11. When and why did you start your blog?
So building on what I wrote for question 9, myth-busters, I started writing my blog because I was tired of reading hack travel journalists “rediscover” Spain by following in the footsteps of Spain’s most famous American expat, Ernest Hemingway. Sherry, bullfights, meat and manliness, it all sounds like someone’s grandpa here. It’s like these journalists didn’t get the memo that more than half a century has passed since the man came here, and that a couple of “minor” social and cultural changes have occurred since then. It isn’t the Spain I know. I started taking notes on thoughts I was having about it the spring of 2011, and started writing up material for the blog over the summer. The actual blog posting didn’t get going until last August, but I already had ten plus years of material to draw upon, and all the local knowledge and cultural wisdom of my adopted family too.
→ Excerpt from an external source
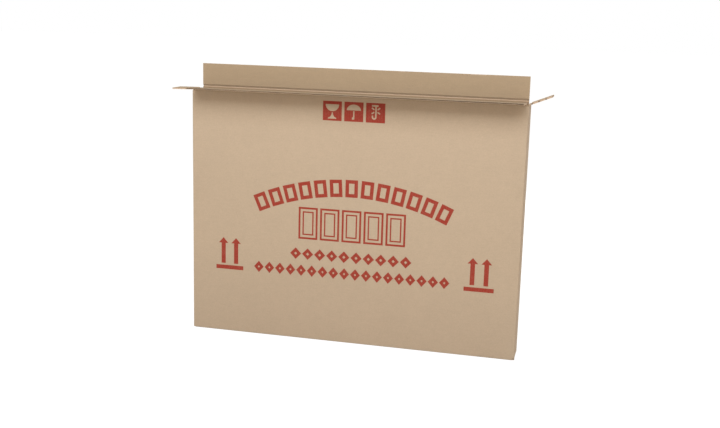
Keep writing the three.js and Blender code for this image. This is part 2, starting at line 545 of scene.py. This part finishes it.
# two upright arrows over a bar
def arrows(bar):
    loops = [rectangle(bar, layout["barSize"])]
    width, low, high = layout["shaft"]
    headWidth, headHeight = layout["headSize"]
    for side in (-1, 1):
        x = bar[0] + side * layout["arrowSpread"] / 2
        half, wing = width / 2, headWidth / 2
        loops.append(np.array([
            (x - half, low), (x + half, low), (x + half, high), (x + wing, high),
            (x, high + headHeight), (x - wing, high), (x - half, high)]))
    return loops


# Half-round bowl over a stem that flares into a foot. This and the next two figures are drawn
# in millimetres from the middle of their square.
def goblet(x, z):
    bowl = arc((x, z + 20), (21, 21), 180, 360)
    flare = arc((14, -4.5), (12.4, 16), 180, 262, 9)
    right = np.concatenate([flare, [(13, -23.5)]])
    left = right[::-1] * (-1, 1)
    return [bowl, np.concatenate([right, left]) + (x, z)]


# low dome over a thin handle with a small crook
def umbrella(x, z):
    dome = arc((x, z + 4.5), (22, 17.5), 0, 180)
    handle = [(-2, 2.5), (-2, -15), (-5.5, -18), (-5.5, -23), (2, -23), (2, 2.5)]
    return [dome, np.array(handle) + (x, z)]


# cargo hook with a cross handle, among four short strokes
def hook(x, z):
    outline = np.concatenate([
        [(-11.5, 23.5), (8.5, 23.5), (8.5, 18.5), (3.25, 18.5)],
        arc((-4, -13), 7.25, 0, -180, 13),
        [(-12, -9.5), (-8.5, -7)],
        arc((-4, -13), 2.75, -180, 0, 9),
        [(-1.25, 18.5), (-11.5, 18.5)],
    ])
    strokes = [rectangle((x + 1 + 11 * cos(a), z + 6 + 11 * sin(a)), (9.5, 4), a)
               for a in np.radians((35, 145, 215, 325))]
    return [outline + (x, z), *strokes]


# Every outline of the print: arrows over bars, figures in squares, an arch of frames standing
# on a circle, a row of double frames, and rows of lozenges
def printLoops():
    loops = []
    for bar in layout["arrowBars"]:
        loops += arrows(bar)
    for x, figure in zip(layout["squares"], (goblet, umbrella, hook)):
        loops.append(rectangle((x, layout["squareMiddle"]), (layout["squareSize"],) * 2))
        loops += figure(x, layout["squareMiddle"])

    width, height, stroke = layout["archFrame"]
    radius = layout["archRadius"] + height / 2
    centre = layout["archBase"] - layout["archRadius"]
    half = radians(layout["archHalfAngle"])
    for turn in np.linspace(-half, half, layout["archCount"]):
        middle = (radius * sin(turn), centre + radius * cos(turn))
        loops += pictureFrame(middle, (width, height), stroke, -turn)

    count, centre, span, up, height, stroke, gap = layout["tallFrames"]
    size = np.array(((span - gap * (count - 1)) / count, height))
    for x in np.linspace(-1, 1, count) * (span - size[0]) / 2 + centre:
        loops += pictureFrame((x, up), size, stroke)
        loops += pictureFrame((x, up), size - layout["tallInset"], layout["tallInnerStroke"])

    for count, span, up, height, stroke in layout["rows"]:
        pitch = span / count
        for x in (np.arange(count) - (count - 1) / 2) * pitch:
            loops += lozenge(np.array((x, up)), (pitch - layout["rowGap"], height), stroke)
    return loops


# Fills closed outlines, the inner ones as holes, as a flat skin of ink, closes its seams and
# stands it upright against the front panel
def printPiece(name, loops):
    curve = bpy.data.curves.new(name, "CURVE")
    curve.dimensions = "2D"
    curve.fill_mode = "BOTH"
    curve.extrude = ink["thickness"] / 2
    for loop in loops:
        spline = curve.splines.new("POLY")
        spline.points.add(len(loop) - 1)
        flat = np.zeros((len(loop), 4))
        flat[:, :2] = np.array(loop) * mm
        flat[:, 3] = 1
        spline.points.foreach_set("co", flat.ravel())
        spline.use_cyclic_u = True
    holder = newPiece(name + "_outline", curve)
    mesh = bpy.data.meshes.new_from_object(holder)
    bpy.data.objects.remove(holder)
    shell = bmesh.new()
    shell.from_mesh(mesh)
    bmesh.ops.remove_doubles(shell, verts=shell.verts, dist=ink["thickness"] / 100)
    shell.to_mesh(mesh)
    shell.free()
    mesh.shade_flat()
    mesh.transform(Matrix.Translation((0, frontFace - ink["thickness"] / 2, 0))
                   @ Matrix.Rotation(pi / 2, 4, "X"))
    return newPiece(name, mesh)


# Matt ink over kraft. The share of kraft that shows is a constant plus specks, clouds and the
# flutes' wave, each by its depth, held between 0 and 1.
def inkMaterial():
    material, shader = newMaterial("red_flexo_ink")
    point = objectPoint()
    speck = noise(point, ink["mottleScale"], 2, 0.6) - 0.5
    cloud = noise(point, ink["cloudScale"], 3) - 0.5
    ribs = fluteWave(axisOf(point, 0)) * ink["ribs"]
    thin = ink["thin"] + speck * ink["mottle"] + cloud * ink["cloud"] + ribs
    colour = mixColour(thin.math("ADD", 0.0, clamp=True), ink["colour"], kraft["outer"])
    feed(shader, "Base Color", colour)
    feed(shader, "Roughness", ink["roughness"])
    feed(shader, "Specular IOR Level", kraft["specular"])
    return material


frontPrint = printPiece("front_print", printLoops())
dress(frontPrint, inkMaterial())
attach(frontPrint, "carton")
print("print done:", len(frontPrint.data.polygons), "faces")


# Floor, light and camera
studio = {
    "floorSize": 60,
    "floorWhite": 0.76,
    "floorRoughness": 0.9,
    "floorSpecular": 0.1,
    "floorLift": 0.7,  # share of the floor that is plain white to the camera
    "floorGlow": 1.3,
    "world": (0.66, 0.36),  # strength at the horizon and overhead
    "worldTint": (1.05, 0.96, 0.86),
}
# Softboxes: power, tint, size, place and the point aimed at
lamps = {
    "front_softbox": (40, (0.965, 1.0, 1.08), (2.8, 1.2), (0.1, -1.6, 2.15), (0.05, 0, 0.9)),
    "rear_softbox": (40, (0.965, 1.0, 1.06), (3.0, 1.6), (0.5, 2.8, 1.0), (0, 0, 0.4)),
}
view = {
    "place": (0.7364, -2.9471, 1.0189),
    "yaw": -13.68,
    "pitch": -11.38,
    "roll": 1.55,
    "lens": 50,
    "sensor": 36,
    "clipEnd": 200,
}


# 1 for camera, glossy and transmission rays
def seenDirectly():
    camera = Wire.node("ShaderNodeLightPath")
    glossy = Wire(camera.socket.node.outputs["Is Glossy Ray"])
    through = Wire(camera.socket.node.outputs["Is Transmission Ray"])
    return (camera + glossy + through).math("MINIMUM", 1.0)


# a plain square: a pale surface, with a share of white glow mixed in where it is seen directly
def makeFloor():
    half = studio["floorSize"] / 2
    corners = [(x * half, y * half, 0) for x, y in ((-1, -1), (1, -1), (1, 1), (-1, 1))]
    mesh = bpy.data.meshes.new("floor")
    mesh.from_pydata(corners, [], [(0, 1, 2, 3)])
    floor = newPiece("floor", mesh)
    material, shader = newMaterial("pale_floor")
    feed(shader, "Base Color", (studio["floorWhite"],) * 3 + (1,))
    feed(shader, "Roughness", studio["floorRoughness"])
    feed(shader, "Specular IOR Level", studio["floorSpecular"])
    glow = Wire.node("ShaderNodeEmission", {}, {
        "Color": (1, 1, 1, 1), "Strength": studio["floorGlow"]})
    mixed = Wire.node("ShaderNodeMixShader", {}, {
        0: seenDirectly() * studio["floorLift"], 1: Wire(shader.outputs[0]), 2: glow})
    surface = material.node_tree.nodes["Material Output"].inputs["Surface"]
    material.node_tree.links.new(mixed.socket, surface)
    mesh.materials.append(material)


# light that changes linearly from the horizon to overhead, and plain white where seen directly
def makeWorld():
    world = bpy.data.worlds.new("studio")
    bpy.context.scene.world = world
    world.use_nodes = True
    Wire.tree = world.node_tree
    background = world.node_tree.nodes["Background"]
    level, overhead = [[c * share for c in studio["worldTint"]] for share in studio["world"]]
    height = axisOf(Wire.node("ShaderNodeTexCoord"), 2).math("MAXIMUM", 0.0)
    colour = mixColour(seenDirectly(), mixColour(height, level, overhead), (1, 1, 1))
    world.node_tree.links.new(colour.socket, background.inputs["Color"])


# a rectangle of light at a place, turned to face the point aimed at
def makeLamp(name, power, tint, size, place, aim):
    light = bpy.data.lights.new(name, "AREA")
    light.shape = "RECTANGLE"
    light.size, light.size_y = size
    light.energy = power
    light.color = tint
    lamp = newPiece(name, light)
    lamp.location = place
    lamp.rotation_euler = (Vector(aim) - lamp.location).to_track_quat("-Z", "Y").to_euler()


# Turned by yaw about +Z from looking along +Y, then pitched, then rolled about its own view
def makeCamera():
    yaw, pitch, roll = (radians(view[k]) for k in ("yaw", "pitch", "roll"))
    forward = Vector((sin(yaw) * cos(pitch), cos(yaw) * cos(pitch), sin(pitch)))
    level = Vector((cos(yaw), -sin(yaw), 0))
    upright = level.cross(forward)
    tilt = asin(sin(roll) / cos(pitch))
    right = level * cos(tilt) + upright * sin(tilt)
    up = upright * cos(tilt) - level * sin(tilt)
    lens = bpy.data.cameras.new("camera")
    lens.sensor_width = view["sensor"]
    lens.lens = view["lens"]
    lens.clip_end = view["clipEnd"]
    camera = newPiece("camera", lens)
    turn = Matrix((right, up, -forward)).transposed().to_4x4()
    camera.matrix_world = Matrix.Translation(view["place"]) @ turn
    bpy.context.scene.camera = camera


makeFloor()
makeWorld()
for name, settings in lamps.items():
    makeLamp(name, *settings)
makeCamera()
bpy.context.scene.view_settings.view_transform = "Standard"
print("studio done")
12. How has the blog been beneficial?
For one it has put me in touch with a pretty interesting community of other expat bloggers. I’ve learned about other regions of Spain, and also been reminded of the headaches that can startle us Americans when we first get here. (It’s been almost ten years since I first lived in Spain, so I had forgotten some of the cultural surprises and shock that can hit you, and which many of these other bloggers capture very nicely in their posts.) It’s also inspired me to learn more about things that I had always been curious about, but never took the time or care to really get to know. I want my entries to really cover a topic. So I start investigating the subjects a bit, and also poll my friends and family about it. Sometimes, when I’ve done it really well, my family here will tell me that even they learned something from it. That’s when I am most proud of an entry, and feel it has really contributed something to the blogosphere, even if it’s just a drop in a sea of impressions flowing out there about Spain.